Kate Covington and Jayne O'Donnell
Spending cuts in the Trump administration's proposed budget for 2018 will hit the agencies dedicated to fighting the Zika virus as the season for the mosquito-borne illness is starting and when the demand for higher spending is needed, city and county health officials say.
Members of the National Association of County and City Health Officials (NACCHO) and the March of Dimes are lobbying Congress for more funding that covers a longer period of time to combat Zika, but say they are trying to develop a bigger coalition to make their case.
"We cannot wait until there’s a fire to want to go out and buy a fire a truck,” says Oscar Alleyne, NACCHO’s senior adviser for public health programs.
President Trump's budget proposed huge cuts to the agencies dedicated to — and most effective at — fighting Zika at the Centers for Disease Control and Prevention and other public health services, said NACCHO President Claude Jacob.
Public health officials have been down this road before.

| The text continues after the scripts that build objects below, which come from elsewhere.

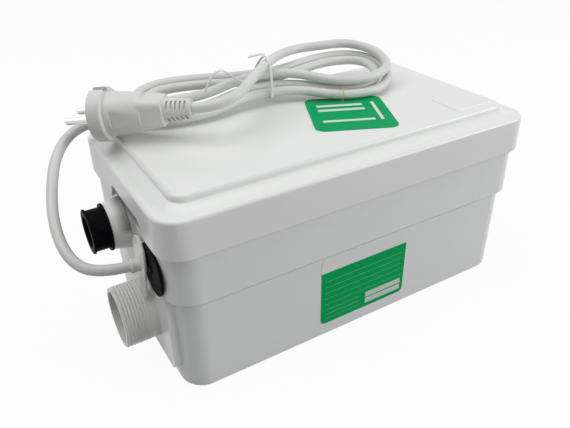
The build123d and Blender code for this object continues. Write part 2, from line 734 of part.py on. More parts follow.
def ring_places(count, radius, first):
    """Points evenly round the pump axis."""
    for index in range(count):
        angle = math.radians(first + 360 * index / count)
        yield PUMP_X + radius * math.cos(angle), PUMP_Y + radius * math.sin(angle)


def volute():
    body = extrude(Pos(0, 0, VOLUTE_BASE) * spiral_outline(VOLUTE_WALL), CHAMBER_TOP - VOLUTE_BASE)
    body += bar_x(NOZZLE_END, PUMP_X, NOZZLE_Y, NOZZLE_Z, HOSE_STUB_RADIUS)
    for x, y in ring_places(3, MOUNT_CIRCLE, MOUNT_FIRST):
        foot = post(x, y, VOLUTE_BASE, VOLUTE_BASE + 4, MOUNT_RADIUS + 1)
        body += foot + bridge(x, y, VOLUTE_BASE, 4, 9)
    for x, y in ring_places(SCREW_COUNT, TAB_CIRCLE, 0):
        body += post(x, y, CHAMBER_TOP - 8, CHAMBER_TOP, TAB_RADIUS)
        body += bridge(x, y, CHAMBER_TOP - 8, 8, 8)
    body -= extrude(Pos(0, 0, CHAMBER_FLOOR) * spiral_outline(0), CHAMBER_HEIGHT + 1)
    body -= bar_x(NOZZLE_END - 1, PUMP_X, NOZZLE_Y, NOZZLE_Z, HOSE_STUB_BORE)
    body -= post(PUMP_X, PUMP_Y, VOLUTE_BASE - 1, CHAMBER_FLOOR + 1, EYE_RADIUS)
    for x, y in ring_places(3, MOUNT_CIRCLE, MOUNT_FIRST):
        body -= post(x, y, VOLUTE_BASE - 1, VOLUTE_BASE + 5, SCREW_RADIUS)
    return body - screw_shanks()


def bridge(x, y, low, height, width):
    """A web from a tab toward the pump's round body."""
    away = math.degrees(math.atan2(y - PUMP_Y, x - PUMP_X))
    reach = math.hypot(x - PUMP_X, y - PUMP_Y)
    web = Pos(reach - WEB_LENGTH / 2, 0, low + height / 2) * Box(WEB_LENGTH, width, height)
    return Pos(PUMP_X, PUMP_Y, 0) * Rot(0, 0, away) * web


def screw_shanks():
    shanks = [
        post(x, y, CHAMBER_TOP - 8, CAP_TOP, SCREW_RADIUS)
        for x, y in ring_places(SCREW_COUNT, TAB_CIRCLE, 0)
    ]
    return shanks[0] + shanks[1:]


def motor_screws():
    screws = []
    for x, y in ring_places(SCREW_COUNT, TAB_CIRCLE, 0):
        head = post(x, y, CAP_TOP, CAP_TOP + SCREW_HEAD_HEIGHT, SCREW_HEAD_RADIUS)
        head -= Pos(x, y, CAP_TOP + 2) * extrude(RegularPolygon(1.6, 6), 2)
        screws.append(head + post(x, y, CHAMBER_TOP - 8, CAP_TOP, SCREW_RADIUS))
    return screws


def vibration_mounts():
    mounts = []
    for x, y in ring_places(3, MOUNT_CIRCLE, MOUNT_FIRST):
        mount = post(x, y, FLOOR, VOLUTE_BASE, MOUNT_RADIUS)
        waist = post(x, y, FLOOR + 3, VOLUTE_BASE - 3, MOUNT_RADIUS + 1)
        waist -= post(x, y, FLOOR + 3, VOLUTE_BASE - 3, MOUNT_RADIUS - 1.5)
        mounts.append(mount - waist + post(x, y, VOLUTE_BASE, VOLUTE_BASE + 4, SCREW_RADIUS))
    return mounts


def suction_strainer():
    """Slotted basket under the pump's eye."""
    low = VOLUTE_BASE - STRAINER_DEPTH
    body = post(PUMP_X, PUMP_Y, low, VOLUTE_BASE, STRAINER_RADIUS)
    body -= post(PUMP_X, PUMP_Y, low + 1.6, VOLUTE_BASE + 1, STRAINER_RADIUS - 2)
    for index in range(12):
        slot = Pos(STRAINER_RADIUS, 0, low + 3.2) * Box(8, 4, 3.2)
        body -= Pos(PUMP_X, PUMP_Y, 0) * Rot(0, 0, 30 * index) * slot
    for offset in range(-2, 3):
        body -= Pos(PUMP_X + 6 * offset, PUMP_Y, low) * Box(3, 22, 5)
    return body


def impeller():
    """Back disc with hub and swept vanes that face the eye."""
    low = CHAMBER_FLOOR + IMPELLER_GAP
    disc_low = low + VANE_TOP
    body = post(PUMP_X, PUMP_Y, disc_low, disc_low + IMPELLER_DISC, IMPELLER_RADIUS)
    body += post(PUMP_X, PUMP_Y, low, disc_low, IMPELLER_HUB)
    start = Vector(IMPELLER_HUB - 1, 0)
    end = Vector(IMPELLER_RADIUS - 0.6, 0).rotate(Axis.Z, 48)
    middle = Vector(IMPELLER_RADIUS * 0.68, 0).rotate(Axis.Z, 14)
    sweep_line = ThreePointArc(start, middle, end)
    vane = extrude(Pos(0, 0, low) * trace(sweep_line, VANE_THICK), VANE_TOP)
    for index in range(VANE_COUNT):
        body += Pos(PUMP_X, PUMP_Y, 0) * Rot(0, 0, 360 * index / VANE_COUNT) * vane
    return body - post(PUMP_X, PUMP_Y, low - 1, disc_low + 5, SHAFT_RADIUS)


def impeller_nut():
    low = CHAMBER_FLOOR + IMPELLER_GAP - NUT_HEIGHT
    nut = Pos(PUMP_X, PUMP_Y, low) * extrude(RegularPolygon(NUT_RADIUS, 6), NUT_HEIGHT)
    return nut - post(PUMP_X, PUMP_Y, low - 1, low + NUT_HEIGHT + 1, SHAFT_RADIUS)


def motor_shaft():
    low = CHAMBER_FLOOR + IMPELLER_GAP - NUT_HEIGHT - 1
    shaft = post(PUMP_X, PUMP_Y, low, CAN_TOP - 1.5, SHAFT_RADIUS)
    return chamfer(shaft.edges().filter_by(GeomType.CIRCLE), 0.6)


def shaft_seal():
    """Lip seal in the base plate, around the shaft."""
    body = post(PUMP_X, PUMP_Y, CHAMBER_TOP, PLATE_TOP, SEAL_RADIUS)
    body -= post(PUMP_X, PUMP_Y, CHAMBER_TOP + 1.6, PLATE_TOP - 1.2, SHAFT_RADIUS + 2.5)
    return body - post(PUMP_X, PUMP_Y, CHAMBER_TOP - 1, PLATE_TOP + 1, SHAFT_RADIUS + MOVING_GAP)


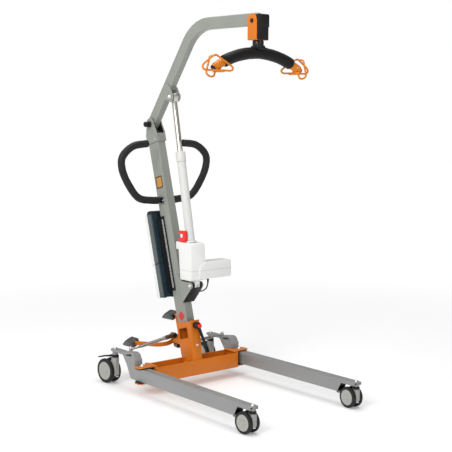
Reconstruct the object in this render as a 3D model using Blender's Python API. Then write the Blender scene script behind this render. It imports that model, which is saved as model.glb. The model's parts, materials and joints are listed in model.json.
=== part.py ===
"""Mobile patient lift: two spreading legs on castors, a raked mast with an electric
ram, a cranked boom and a padded sling bar.  Metres, +Z up, the front of the lift at -Y.

The drawing datum is the plane of symmetry X = 0, the floor Z = 0 and, along Y, the
foot of the mast.  Every object is moved by DATUM_SHIFT at the end, so that the floor
origin is under the middle of the lift.
"""
import math

import bmesh
import bpy
from mathutils import Matrix, Vector

# ---- driving dimensions -----------------------------------------------------------
GAP = 0.0003                # air between pieces that touch
DATUM_SHIFT = 0.2006        # drawing datum to the middle of the outline, along Y

# legs and base
LEG_X = 0.250               # leg pivot from the middle
LEG_Y = -0.018
LEG_W = 0.038
LEG_WALL = 0.003
LEG_Z0 = 0.0525
LEG_Z1 = 0.1025
TOE_OUT = math.radians(0.6)
NOSE_STEM_Y = -0.684        # front castor stem
TAIL_STEM_Y = 0.172         # rear castor stem
BASE_Y0 = -0.058
BASE_Y1 = 0.022
BASE_Z0 = 0.043
BASE_Z1 = 0.105
BASE_END = 0.210
PLATE = 0.004
EAR_TOP = 0.110
PIN_R = 0.007

WHEEL_SIDES = 24

# castors: radius, trail, half width outside and inside the twin wheels
FRONT_CASTOR = dict(radius=0.040, trail=0.026, outer=0.024, inner=0.0100,
                    top=0.084, plate=0.1025, column=(0.019, 0.024), yaw=3.8)
REAR_CASTOR = dict(radius=0.050, trail=0.041, outer=0.024, inner=0.0105,
                   top=0.120, plate=0.1455, column=(0.020, 0.027), yaw=5.0)

# mast
MAST_FOOT = Vector((0.0, 0.0116, 0.200))
MAST_RAKE = math.atan(0.278)
MAST_W = 0.037
MAST_D = 0.067
MAST_WALL = 0.003
MAST_S0 = 0.0394            # ends of the tube, along the mast from MAST_FOOT
MAST_S1 = 0.828
CLAMP_Z = 0.245
PEDAL_Z = 0.160

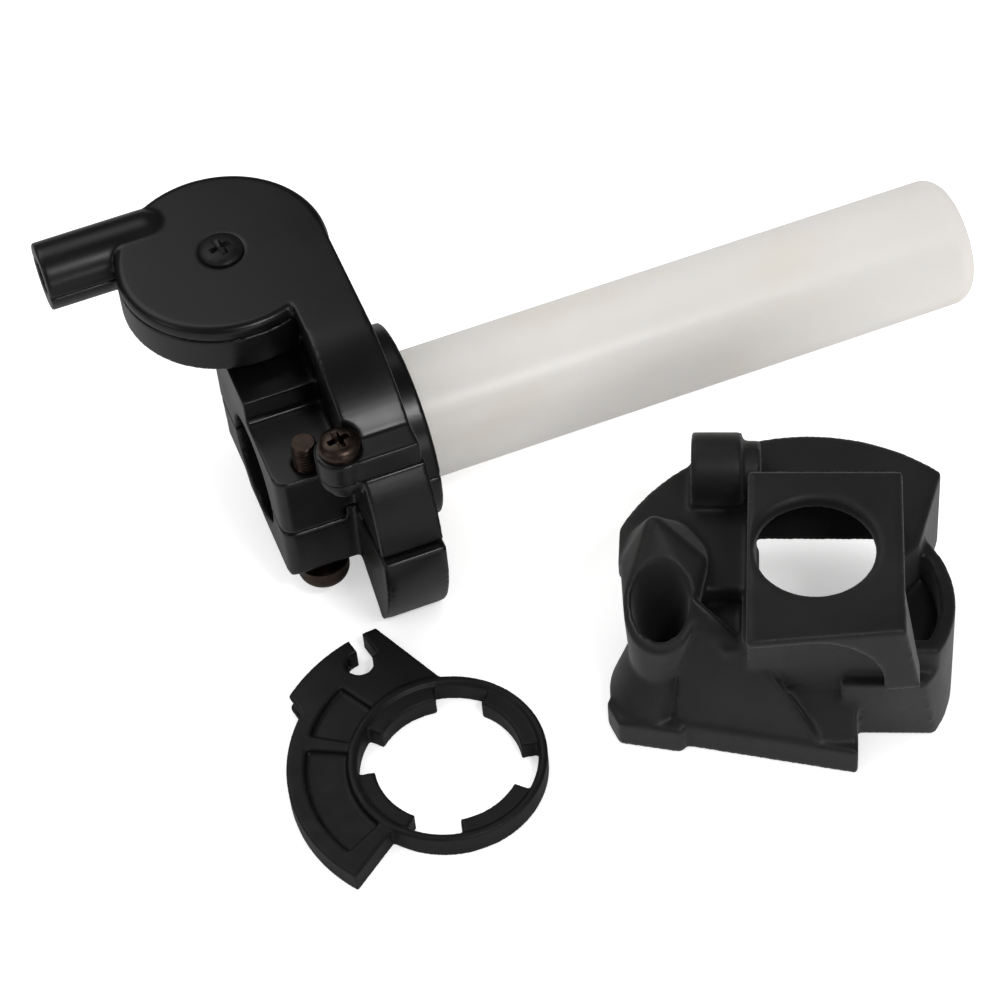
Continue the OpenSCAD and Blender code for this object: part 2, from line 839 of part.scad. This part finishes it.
// Post that joins the overhang's right corner to the bulge
module cover_corner_post() {
    hull() {
        translate([box_high_x + corner_lean - 2, -11, corner_h]) sphere(r = 1.5, $fn = blob_fn);
        translate([box_high_x + corner_lean - 2, box_front_high_y + 3, corner_h + 2]) sphere(r = 1.5, $fn = blob_fn);
        translate([box_high_x - 1.6, box_front_high_y + 3, cover_h - 2]) sphere(r = 1.5, $fn = blob_fn);
        translate([box_high_x - 1.6, -8, cover_h - 2]) sphere(r = 1.5, $fn = blob_fn);
        translate([box_high_x - 1.6, -7, cover_step_h]) sphere(r = 1.5, $fn = blob_fn);
    }
}

// Box over the handlebar hole; its front wall leans back under the overhang
module cover_box() {
    along_x(box_low_x, box_high_x) polygon([
        [recess_low_y, shelf_h - 1], [recess_top_y, arch_h], [recess_top_y, cover_h], [box_high_y, cover_h],
        [box_high_y, shelf_h - 1]
    ]);
}

// Room inside the box, open below
module cover_box_room() {
    along_x(box_low_x + thin_skin, box_high_x - cover_skin) polygon([
        [recess_low_y + 2.3, -1], [recess_low_y + 2.3, shelf_h], [recess_top_y + 2.4, cover_h - cover_skin],
        [box_high_y - thin_skin, cover_h - cover_skin], [box_high_y - thin_skin, -1]
    ]);
}

// Short barrel across the deck, with a smaller end
module cover_barrel() {
    translate([-23, 28, cover_deck_h + 3.2]) rotate([0, 90, 0]) {
        cylinder(r = 7.2, h = 9.5);
        cylinder(r = 5.6, h = 13);
    }
}

// Section of the sleeve at its waist
module sleeve_waist() {
    translate(waist) scale([0.92, 1.3, 1]) cylinder(r = 6, h = 1, $fn = blob_fn);
}

// Oval sleeve for the cable: flared foot, waist, tilted mouth and a hood that rises behind it
module cover_sleeve() {
    hull() {
        translate([-31, -3, 4]) scale([1, 1.2, 1]) cylinder(r = 7.5, h = 3, $fn = blob_fn);
        sleeve_waist();
    }
    hull() {
        sleeve_waist();
        translate(mouth) rotate([mouth_tilt, 0, 0]) scale([1, 1.26, 1]) cylinder(r = 6.7, h = 1, $fn = blob_fn);
        translate([-29.5, 11, 37.5]) sphere(r = 2, $fn = blob_fn);
        translate([-21.5, 6, 33]) sphere(r = 2, $fn = blob_fn);
        translate([-34, 8, 30]) sphere(r = 2, $fn = blob_fn);
        translate([-28, 13, 26]) scale([1.1, 1, 1]) cylinder(r = 7, h = 2, $fn = blob_fn);
    }
}

// Bore of the sleeve, wider towards its mouth
module sleeve_bore() {
    translate([waist[0] + 0.8, mouth[1] + 0.3, -1]) scale([1, 1.14, 1]) {
        cylinder(r = waist_bore_r, h = waist[2] + 2);
        translate([0, 0, waist[2]]) cylinder(r1 = waist_bore_r, r2 = waist_bore_r + 2.5, h = 26);
    }
}

// Web that falls in a curve from the sleeve to the lip
module cover_web() {
    hull() {
        for (ridge = [[-22.5, -2, 32.5], [-12.5, -8.2, 26], [-6, -11.8, 18], [0.6, -15.6, cover_lip_h - 0.6]]) {
            translate(ridge) sphere(r = 0.8, $fn = 24);
        }
        translate([-23, -4.5, 29]) sphere(r = 0.8, $fn = 24);
        linear_extrude(cover_lip_h - 0.5) polygon([[-26, -11.5], [0.5, -16.4], [-2, -11], [-13, -4], [-24, 3]]);
    }
}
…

Congress took 233 days to respond to the Zika outbreak last year, but a portion of the $1.1 billion lawmakers appropriated went to local health departments "to fund their work on the front lines of the outbreak," says Chrissie Juliano, director of NACCHO's Big Cities Health Coalition.
Health departments shifted around "scarce dollars" last summer and provided education on how to protect against Zika and targeted expectant parents and those who traveled to infected regions of other countries, she added.
"We are working hard this year to ensure this sort of long delay in the federal response to a rapidly spreading disease outbreak does not occur again," says Juliano.
A hiring freeze at the Department of Health and Human Services poses a threat along with the $838 million that will be cut from the National Institute of Allergy and Infectious Diseases, the organization that oversees vaccine development, Kaiser Health News reported recently.
CDC says about 5,300 cases of Zika have been reported in the United States as of May 31, with 224 acquired from local mosquitoes and 5,206 in people who traveled to affected areas. Over 36,000 cases have been reported in U.S territories, CDC statistics show.